冬の時期にやっかいなのが、大雪、吹雪などの悪天候による飛行機の欠航。まずは雪で飛行機が欠航になってしまう条件を解説したいと思います。
● 滑走路の積雪状況
滑走路に雪が積もると、飛行機の離着陸に影響があるため「滑走路の積雪状況」は飛行機が欠航になる大きな要因です。
雪の状態はその日の天候や地域によって異なるため、雪の種類を分けて考えられています。
「slush」
雪が水分をたくさん含んでいる状態。フローズン🍹のようなイメージ。
「wet snow」
Slushほどではないものの、こちらも水分を多く含んだ雪のこと。ベチャベチャな雪の状態。
「dry snow」
雪が降って時間が経っていない水分をあまり含んでいない雪のこと。雪玉を作ろうとしてもサラサラと崩れるくらいの固さの雪を指します。

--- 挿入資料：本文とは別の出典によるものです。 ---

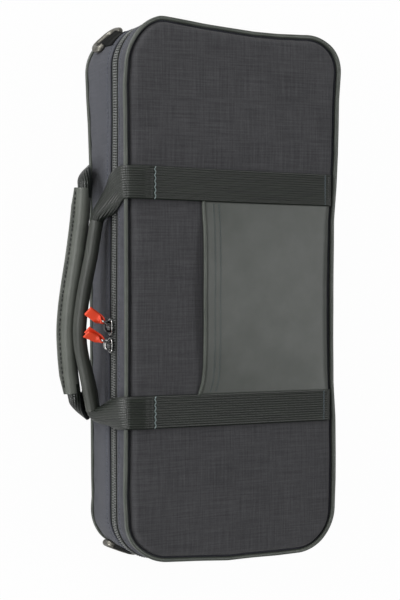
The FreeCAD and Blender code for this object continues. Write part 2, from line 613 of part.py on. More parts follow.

国土交通省の規定では、滑走路が以下の条件に当てはまる場合の離着陸は禁止されています。
・積雪13mm以上で水あるいはSlush
・積雪51mm以上のwet snow
・<離陸時>積雪71mmのdry snow
・<着陸時>積雪153mm以上のdry snow
…これを見てこう感じませんか?
「羽田でそんなに降るんかいな」と。
積雪すると滑走路が滑りやすくなるため、滑走路の長さも欠航・運航を判断する決め手となります。

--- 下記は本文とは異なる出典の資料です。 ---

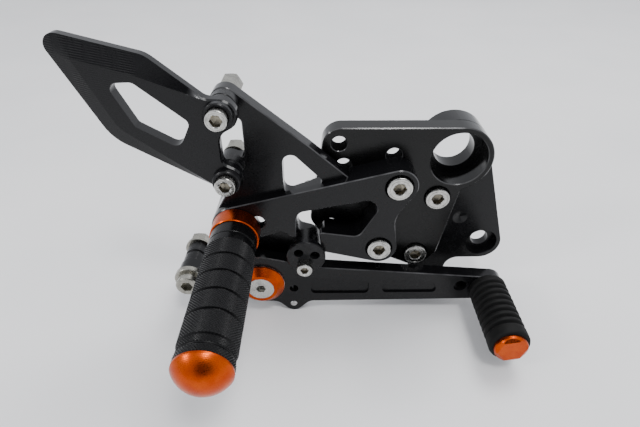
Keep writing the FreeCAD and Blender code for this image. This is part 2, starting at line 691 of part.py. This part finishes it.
def build():
    return {
        "base_plate": base_plate(),
        "lug_plate": lug_plate(),
        "base_screws": base_screws(),
        "hanger": hanger(),
        "hanger_screws": hanger_screws(),
        "guard_carrier": guard_carrier(),
        "carrier_screws": carrier_screws(),
        "heel_guard": heel_guard(),
        "guard_spacers": guard_spacers(),
        "guard_cups": guard_cups(),
        "guard_screws": guard_screws(),
        "guard_washers": guard_washers(),
        "guard_nuts": guard_nuts(),
        "pivot_plate": pivot_plate(),
        "plate_screw": plate_screw(),
        "peg_collar": peg_collar(),
        "peg_barrel": peg_barrel(),
        "peg_ring": peg_ring(),
        "peg_dome": peg_dome(),
        "peg_bolt": peg_bolt(),
        "stop_cam": stop_cam(),
        "stop_screw": stop_screw(),
        "lever": lever(),
        "lever_bush": lever_bush(),
        "lever_pin": lever_pin(),
        "set_screw": set_screw(),
        "pivot_spindle": pivot_spindle(),
        "pivot_spacer": pivot_spacer(),
        "pivot_washer": pivot_washer(),
        "pivot_cap": pivot_cap(),
        "pivot_screw": pivot_screw(),
        "rod_bolt": rod_bolt(),
        "rod_spacer": rod_spacer(),
        "rod_washer": rod_washer(),
        "rod_nut": rod_nut(),
        "toe_core": toe_core(),
        "toe_rubber": toe_rubber(),
        "toe_cap": toe_cap(),
        "toe_screw": toe_screw(),
    }


os.makedirs("parts", exist_ok=True)
for node, shape in build().items():
    shape.exportStep("parts/" + node + ".step")
    print(node, shape.isValid(), len(shape.Solids), round(shape.Volume, 1))
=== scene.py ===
import bmesh
import bpy
import json
import math
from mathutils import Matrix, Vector


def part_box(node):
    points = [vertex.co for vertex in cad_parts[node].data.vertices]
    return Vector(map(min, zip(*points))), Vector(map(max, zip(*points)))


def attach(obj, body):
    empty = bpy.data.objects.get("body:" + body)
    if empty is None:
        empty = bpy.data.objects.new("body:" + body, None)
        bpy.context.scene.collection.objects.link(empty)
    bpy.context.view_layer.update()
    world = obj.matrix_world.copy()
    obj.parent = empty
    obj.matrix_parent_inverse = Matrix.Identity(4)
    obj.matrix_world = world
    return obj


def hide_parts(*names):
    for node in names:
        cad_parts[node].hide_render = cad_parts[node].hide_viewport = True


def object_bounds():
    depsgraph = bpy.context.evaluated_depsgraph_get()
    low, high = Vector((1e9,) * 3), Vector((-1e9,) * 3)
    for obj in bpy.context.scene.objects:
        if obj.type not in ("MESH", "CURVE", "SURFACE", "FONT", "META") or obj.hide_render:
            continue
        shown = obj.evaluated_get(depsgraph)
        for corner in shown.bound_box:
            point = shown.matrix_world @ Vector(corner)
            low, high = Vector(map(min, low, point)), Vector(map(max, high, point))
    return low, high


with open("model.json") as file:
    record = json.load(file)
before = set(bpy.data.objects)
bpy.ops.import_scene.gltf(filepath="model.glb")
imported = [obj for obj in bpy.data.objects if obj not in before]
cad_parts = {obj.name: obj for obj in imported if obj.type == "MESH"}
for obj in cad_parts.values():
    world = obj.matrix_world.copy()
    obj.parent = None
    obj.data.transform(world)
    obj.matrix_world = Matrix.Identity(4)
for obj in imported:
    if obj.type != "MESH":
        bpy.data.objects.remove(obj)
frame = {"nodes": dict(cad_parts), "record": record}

# Looks of the adjustable rear set: anodised plates, turned orange caps, plated screws, a knurled
# foot peg and a ribbed rubber toe peg.  Metres; +X forward, +Y into the motorcycle, +Z up.

MM = 0.001
cad_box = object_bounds()


# ---------------------------------------------------------------- node helpers

class Paint:
    """A new material with short calls for the nodes that the finishes below share."""

    def __init__(self, name, color, roughness, metallic=0.0, specular=0.5):
        self.material = bpy.data.materials.new(name)
        self.material.use_nodes = True
        self.nodes = self.material.node_tree.nodes
        self.links = self.material.node_tree.links
        self.shader = self.nodes["Principled BSDF"]
        self.shader.inputs["Base Color"].default_value = (*color, 1.0)
        self.shader.inputs["Roughness"].default_value = roughness
        self.shader.inputs["Metallic"].default_value = metallic
        self.shader.inputs["Specular IOR Level"].default_value = specular
        self.coordinates = self.nodes.new("ShaderNodeTexCoord")
        self.split = self.nodes.new("ShaderNodeSeparateXYZ")
        self.links.new(self.coordinates.outputs["Object"], self.split.inputs[0])
        self.heights = []
        self.rough = None       # last roughness given, for finishes that change it in one place
        self.bare = None        # how far the anodising is rubbed off, on plates

    def math(self, operation, first, second=0.0):
        """A Math node on two sockets or numbers."""
        node = self.nodes.new("ShaderNodeMath")
        node.operation = operation
        for socket, value in zip(node.inputs, (first, second)):
            if isinstance(value, (int, float)):
                socket.default_value = value
            else:
                self.links.new(value, socket)
        return node.outputs[0]

    def spread(self, value, from_low, from_high, to_low, to_high):
        """Maps a range of values to another, without leaving it."""
        node = self.nodes.new("ShaderNodeMapRange")
        self.links.new(value, node.inputs["Value"])
        for name, number in (("From Min", from_low), ("From Max", from_high),
                             ("To Min", to_low), ("To Max", to_high)):
            node.inputs[name].default_value = number
        return node.outputs["Result"]

    def noise(self, grain, detail=3.0, stretch=(1.0, 1.0, 1.0)):
        """Noise whose blobs are about grain metres across, drawn out along an axis by stretch."""
        mapping = self.nodes.new("ShaderNodeMapping")
        mapping.inputs["Scale"].default_value = [1.0 / s for s in stretch]
        self.links.new(self.coordinates.outputs["Object"], mapping.inputs["Vector"])
        node = self.nodes.new("ShaderNodeTexNoise")
        node.inputs["Scale"].default_value = 1.0 / grain
        node.inputs["Detail"].default_value = detail
        self.links.new(mapping.outputs[0], node.inputs["Vector"])
        return node.outputs["Fac"]

    def waves(self, distance, pitch):
        """A sine from 0 to 1 with one wave every pitch metres."""
        wave = self.math("SINE", self.math("MULTIPLY", distance, 2.0 * math.pi / pitch))
        return self.math("ADD", self.math("MULTIPLY", wave, 0.5), 0.5)

    def radius(self, x, z):
        """Distance from the line along Y through (x, z)."""
        across = self.math("POWER", self.math("SUBTRACT", self.split.outputs[0], x), 2.0)
        up = self.math("POWER", self.math("SUBTRACT", self.split.outputs[2], z), 2.0)
        return self.math("SQRT", self.math("ADD", across, up))

    def facing_y(self):
        """How far the surface faces front or rear: 1 on the flat of a plate, 0 on its edge."""
        split = self.nodes.new("ShaderNodeSeparateXYZ")
        self.links.new(self.coordinates.outputs["Normal"], split.inputs[0])
        return self.math("ABSOLUTE", split.outputs[1])

    def between(self, value, low, high, blur):
        """1 where value lies between low and high, 0 outside, with soft ends."""
        above = self.spread(value, low - blur, low + blur, 0.0, 1.0)
        below = self.spread(value, high - blur, high + blur, 1.0, 0.0)
        return self.math("MULTIPLY", above, below)

    def roughness(self, value):
        """Gives a roughness that varies to the surface."""
        self.rough = value
        self.links.new(value, self.shader.inputs["Roughness"])

    def metallic(self, value):
        """Gives a metallic share that varies to the surface."""
        self.links.new(value, self.shader.inputs["Metallic"])

    def color(self, amount, first, second):
        """Mixes two colours by amount and gives the result to the surface."""
        node = self.nodes.new("ShaderNodeMix")
        node.data_type = "RGBA"
        node.inputs[6].default_value = (*first, 1.0)
        node.inputs[7].default_value = (*second, 1.0)
        self.links.new(amount, node.inputs[0])
        self.links.new(node.outputs[2], self.shader.inputs["Base Color"])

    def relief(self, height, depth):
        """Adds a relief of depth metres on top of those already there."""
        node = self.nodes.new("ShaderNodeBump")
        node.inputs["Distance"].default_value = depth
        node.inputs["Strength"].default_value = 1.0
        self.links.new(height, node.inputs["Height"])
        if self.heights:
            self.links.new(self.heights[-1], node.inputs["Normal"])
        self.heights.append(node.outputs["Normal"])
        self.links.new(node.outputs["Normal"], self.shader.inputs["Normal"])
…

大規模な国際空港は3000m~4000mの滑走路を確保しているのが一般的ですが、滑走路の短い空港は欠航になる可能性がより高いと言えます。
羽田滑走路の長さは
A滑走路…3,000m
B滑走路…2,500m
C滑走路…3,360m
D滑走路…2,500m
なので、B・D滑走路あたりは少し短いかもしれませんね。他にも欠航する条件を説明しましょう。
● 横風
欠航する・しないの判断で重要なのが、離着陸時の滑走路の「横風の強さ」です。
雪が降る時は風が強くなることも多く、滑走路に対して直角に吹く横風や雪による視界不良も、欠航につながる要因となります。
飛行機は時速900kmで飛んでいるため、理論上は進行方向からくる風(向かい風)の影響をあまり受けませんが、横風に煽られると、離着陸の滑走中に進行方向を真っすぐに修正する必要があります。 雪で滑りやすくなった滑走路では修正が難しくなるため「雪の滑りやすさ+横風+視界の悪さ」で欠航を余儀なくされることがあります。

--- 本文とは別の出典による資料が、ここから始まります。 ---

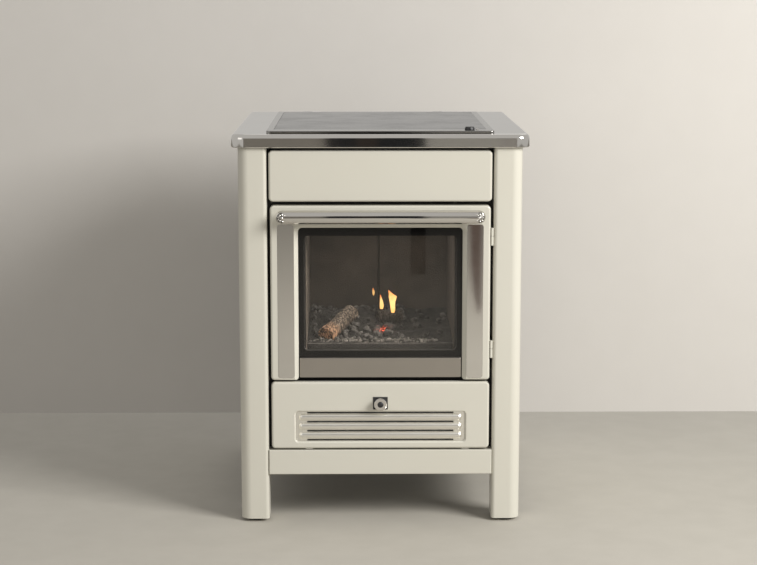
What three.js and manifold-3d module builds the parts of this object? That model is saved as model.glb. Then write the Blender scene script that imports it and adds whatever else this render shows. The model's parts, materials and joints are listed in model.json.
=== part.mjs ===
// Freestanding wood cookstove with a hob plate over the fire: four posts, a polished top frame, a glazed
// fire door with a bar handle, an ash drawer with a louvred air inlet, and the lined firebox inside.
//
// Millimetres, +Z up. The origin is on the floor under the middle of the stove, -Y is the front, +X is the
// right of someone who stands in front of it. The door hangs on the right, the drawer slides out to the
// front and the hob lifts on hinges at its rear edge.
import * as THREE from "three";
import { mergeVertices } from "three/addons/utils/BufferGeometryUtils.js";
import Module from "manifold-3d";

const wasm = await Module();
wasm.setup();

// ---------------------------------------------------------------------------------------------------------
// Driving dimensions
// ---------------------------------------------------------------------------------------------------------

// Overall: the top frame is the widest and, but for handle and flue, the deepest piece.
const STOVE_WIDTH = 600;
const STOVE_DEPTH = 680;
const STOVE_HEIGHT = 800;

// Clearances
const SEAT_GAP = 0.3; // round a piece that is set into a pocket cut for it
const MOVING_GAP = 0.3; // between a moving piece and what it rests on or slides along
const PIN_CLEARANCE = 0.15; // all round a hinge pin in its knuckle
const OVERCUT = 1; // how far a cutting body reaches past a face, and a joined one into its neighbour
const LEAST_CORNER = 0.4; // of a rounded corner that an inset has used up
const NEARLY_ROUND = 0.999; // of a half width, so that two corner arcs stay apart

// Top frame: a folded channel, open below, round the hob opening
const FRAME_RISE = 27;
const FRAME_WALL = 2.5;
const FRAME_NOSE = 10;
const FRAME_LOWER_EDGE = 1.5;
const FRAME_FRONT_CORNER = 28;
const FRAME_REAR_CORNER = 4;
const HOB_OPENING_WIDTH = 410;
const HOB_OPENING_FRONT = 57; // from the frame's front edge to the opening
const HOB_OPENING_DEPTH = 505;

// Posts and feet
const POST_WIDTH = 58.5;
const POST_DEPTH = 60;
const POST_WALL = 2.5;
const POST_OUTER_CORNER = 22;
const POST_INNER_CORNER = 8;
const POST_REAR_CORNER = 3;
const POST_SIDE_SETBACK = 13;
const POST_FRONT_SETBACK = 8;
const POST_END_PLATE = 4;
const FOOT_HEIGHT = 6.5;
const FOOT_RADIUS = 18;
const FOOT_STEM_RADIUS = 5;
const FOOT_STEM_LENGTH = 24;
const FOOT_SHOULDER = 0.7; // share of the pad's height under its chamfer
const FOOT_CHAMFER = 2;

// The stack of front panels, from the floor up
const PLINTH_CLEARANCE = 100.3;
const PLINTH_HEIGHT = 51.2;
const DRAWER_GAP = 3.2;
const DRAWER_HEIGHT = 139.3;
const DOOR_GAP = 4;
const UPPER_PANEL_HEIGHT = 103;
const PANEL_GAP = 8;
const PANEL_TOP_GAP = 6;
const DOOR_SIDE_GAP = 6;
const PANEL_SIDE_GAP = 4;
const FRONT_SHEET = 2;
const FRONT_CORNER = 8;
const FRONT_EDGE = 4.5;
const SKIN_SHEET = 1.5;
const SKIN_DEPTH = 20;
const SKIN_INSET = 3; // side and back panels lie this far inside the posts' faces
const PANEL_TUCK = 12; // how far they reach up into the top frame
const FACE_FRAME_SETBACK = 32; // behind the posts' front face
const FACE_FRAME_SHEET = 3;

// Fire door
const DOOR_DEPTH = 28;
const DOOR_LEG_WIDTH = 56;
const DOOR_BEVEL = 8;
const DOOR_BEVEL_RUNOUT = 30; // below the door's lower edge
const DOOR_BAND_HEIGHT = 45.4;
const DOOR_FOOT_CORNER = 6.5;
const WINDOW_CORNER = 8;
const GLASS_THICKNESS = 4;
const GLASS_TRIM_GAP = 1.6;
const TRIM_HEIGHT = 40.5;
const TRIM_LIFT = 4.5;
const TRIM_SIDE_GAP = 2;
const TRIM_THICKNESS = 6;
const TRIM_CORNER = 2;
const TRIM_EDGE = 1.5;
const STRIP_WIDTH = 33.4;
const STRIP_BOTTOM_LIP = 4.6;
const STRIP_TOP_LIP = 38;
const STRIP_THICKNESS = 2;
const STRIP_RECESS = 1.5;
const STRIP_CORNER = 5;
const LINER_BORDER_SIDE = 11.4; // of the door liner, behind the glass's dark border
const LINER_BORDER_TOP = 16.8;
const LINER_BORDER_BOTTOM = 13;
const LINER_THICKNESS = 15;
const ROPE_RADIUS = 3.5;
const ROPE_GROOVE_DEPTH = 2.6;
const ROPE_OUTSIDE_OPENING = 33; // from the side and lower edges of the firebox opening to the rope's centre
const ROPE_ABOVE_OPENING = 7;
const ROPE_CORNER = 22;
const HANDLE_LENGTH = 421;
const HANDLE_HEIGHT = 27;
const HANDLE_THICKNESS = 14;
const HANDLE_STANDOFF = 20;
const HANDLE_BELOW_TOP = 21;
const HANDLE_POST_RADIUS = 6;
const HANDLE_POST_INSET = 27.5;
const BAR_CREST = 0.12; // share of its half height that a domed bar keeps at its crest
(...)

ちなみに羽田空港の4本の滑走路の向きは、こんな感じ↑です。普段 冬の北風では、風の影響をもろに受けるので着陸はA滑走路とC滑走路のみで運用しています。
風の向きによって使用できる滑走路が限定されるので、飛行機の便数が減り欠航になることもあります。
● 飛行機の状態
欠航になる3つめの要因として、「飛行機の状態」も挙げられます。 飛行機の翼は少しでも変形したり、重さが変わったりすると揚力をうまく使えず飛べません。
↓雪の多い空港では、翼に積もった雪を溶かしたり、翼に雪が積もることを防ぐために飛行機に「防除雪氷液」と呼ばれる融雪剤を散布しています。

普段雪が降らない羽田空港では、この作業に時間がかかってしまうため、欠航する要因の一つとなります。